The fund administration landscape for illiquid assets such as private equity and real estate is undergoing profound and far-reaching change.
Since the 2008 financial crisis, there has been rising pressure from regulators and an accompanying raft of new regulations is impacting the industry. At the same time, technological advancements have changed investors' expectations and the digitalisation of products and processes is in full swing.
Amidst these changes, TMF Group has witnessed first-hand the substantial growth in private equity and real estate (PERE) assets over the past decade. In fact, PERE assets have more than doubled from EUR 3 tr to EUR 6 tr since December 2007 - and many forecasts suggest this number will rise to over EUR 9 tr by 2020.
We have identified four key trends that are driving developments in global closed end fund administration.
Evolving investor behaviour
Much of the growth in PERE assets can be explained by changing investor behaviour. In the post-crisis world, a persistent low interest rate environment and weak returns in other asset classes has led investors to increase their allocation to less liquid investments.
For the most sophisticated and experienced investors, there is a growing appetite to invest directly, or focus on co-investments with general partner (GP) or joint venture structures rather than traditional commingled fund structures.

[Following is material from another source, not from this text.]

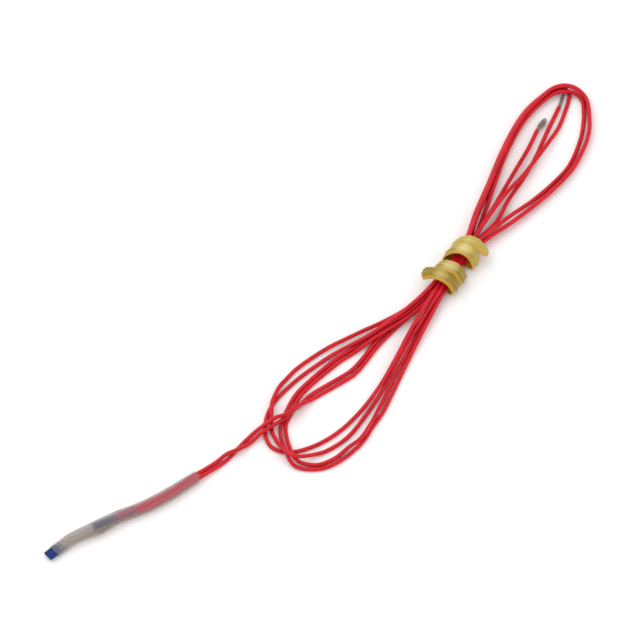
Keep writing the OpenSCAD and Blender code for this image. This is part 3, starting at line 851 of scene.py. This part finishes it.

Investors want greater ownership of their investments, and with that comes a whole array of issues that need to be carefully considered. These include questions around how to structure the investment, how to administer it, what gets done in-house and what is better to delegate to a third party.
There are significant regional differences between the US and European markets. The European market is highly regulated, with all European managers subject to Alternative Investment Fund Managers Directive (AIFMD) regulation - and therefore having a wide range of reporting and regulatory compliance requirements to adhere to. As a result, many are already working with specialist partners to delegate their back-office functions.
In the US, most GPs still do a lot of the work in-house. There is a huge slice of the US private equity market that is yet to change their business model and seek external support, but this is slowly beginning to change. The same can be said of the real estate market.
Technology is driving transparency
Technology is helping to 'democratise' access. It is also shaping the way that investment activities are conducted. As alternative fund managers use more, higher quality data, it allows them to improve their decision-making skills.
The sophistication of cloud platforms and applications has been a game changer for fund managers. The Internet of Things has, for example, started to revolutionise how real estate investment managers monitor the efficiency of properties. Technology systems are now being deployed within buildings to measure CO2 emissions.
Such is the precision of these analytical tools that a real estate manager can detect, in advance, when a heating system might be about to fail and need replacing. Digital technology is giving managers and their end investors a fascinating insight into building performance, just as one might examine the performance of an equities portfolio.
Whether it is a private equity fund or a real estate fund, investors demand the ability to analyse their investments with as much precision as possible. This is not just to monitor investment performance. They also want transparency on the amount of leverage being used in the fund, and how fees and expenses are being calculated.
Greater back-office due diligence
Although a well-established process in hedge fund investing, operational due diligence (ODD) is still a relatively new discipline in the closed-ended space.
It's evolving rapidly as PERE managers of all sizes realise they need to prepare themselves to deal with greater investor queries. As such queries, and indeed on-site visits from a more engaged investor base, increase, they need to have a heightened awareness of their overall control environment, operating model and third-party service providers they use.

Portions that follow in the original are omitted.